In 1444 came the truce with England, and in 1444-45 was undertaken the expedition against Metz, possibly in order to employ the men at arms who would otherwise have been ravaging the country. Charles took no part in the direction of the war, but at Nancy and at Chblons kept a court which was splendid, as befitted his bettered fortunes. Unfortunately, its morals had not improved with its increased state. The king was still the puppet of any one who controlled his person, and when, in 1446, the Dauphin Louis intrigued against his ministers, he did not take into account the danger of opposition from his father's will, but only the awe which the royal person might strike into some of the conspirators. Philip of Burgundy said that Charles's true place was in a hermitage.

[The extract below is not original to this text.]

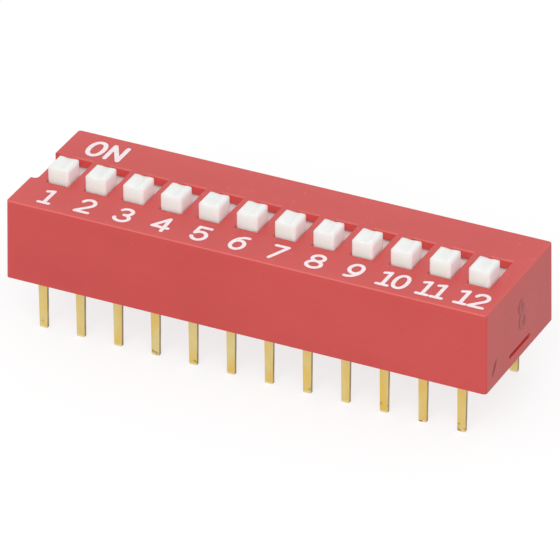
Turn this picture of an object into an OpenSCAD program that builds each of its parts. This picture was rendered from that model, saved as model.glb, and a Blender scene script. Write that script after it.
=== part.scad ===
// Dual in-line slide switch with raised levers.
// Millimetres, +Z up. The origin is on the seating plane, which is the cover's bottom rim,
// midway between the two pin rows. +X runs from the first position to the last.
// -Y is the numbered side, where the levers stand when off, and +Y is the ON side.

/* [Grid] */
// Number of switches
positions = 12; // [2:1:14]
// Distance between neighbouring switches
pitch = 2.54; // [2.11:0.01:3.2]
// Distance between the two rows of pins
row_spacing = 7.62; // [6.34:0.01:12]

/* [Cover] */
// From the last pin's centre to the cover's end, at the rim
end_margin = 1.985; // [1.9:0.005:4]
// From a pin row to the cover's side, at the rim, unless the sliders need a wider cover
side_margin = 1.08; // [0.9:0.01:2.5]
// From the rim to the cover's top
cover_h = 5.36; // [4.46:0.02:9]
// Thickness of the cover's roof
roof_t = 0.59; // [0.4:0.01:1]
// Thickness of the cover's long walls
side_wall = 0.65; // [0.4:0.01:0.78]
// How far each end wall leans in over its height
end_draft = 0.082; // [0:0.002:0.2]
// How far each long wall leans in over its height
side_draft = 0.058; // [0:0.002:0.15]
// Radius of the upright edges
corner_r = 0.22; // [0.21:0.01:0.6]
// Radius of the edges round the top
top_edge_r = 0.1; // [0.05:0.01:0.2]

/* [Index notch] */
// Thickness of the end wall that is left behind the notch
notch_wall = 0.4; // [0.2:0.01:0.6]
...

In 1449 the war with England broke out again, and Charles accompanied his army in its triumphal progress through Normandy. When that campaign of a few months was over, however, even M. de Beaucourt admits that for several years Charles gave himself to pleasure, debauchery, and unworthy favorites, and he urges, in extenuation, that these favorites no longer governed France. In truth, the government had now passed for the time into the hands of Brézé and men of his class, who kept Charles contented with money and mistresses, and ruled the kingdom, on the whole, pretty well. The guilt, if guilt there be, of destroying Jacques Coeur rests upon them, and not upon the king, whose name they used.

I have attempted to appreciate Charles's character, not to give an account of the events of his reign. The last six years of it, while reasonably prosperous for the kingdom, saw the king's health, never robust, give way altogether. His temper became constantly morose, he suspected all those about him, and at last is said to have hastened death by starving himself for fear of poison.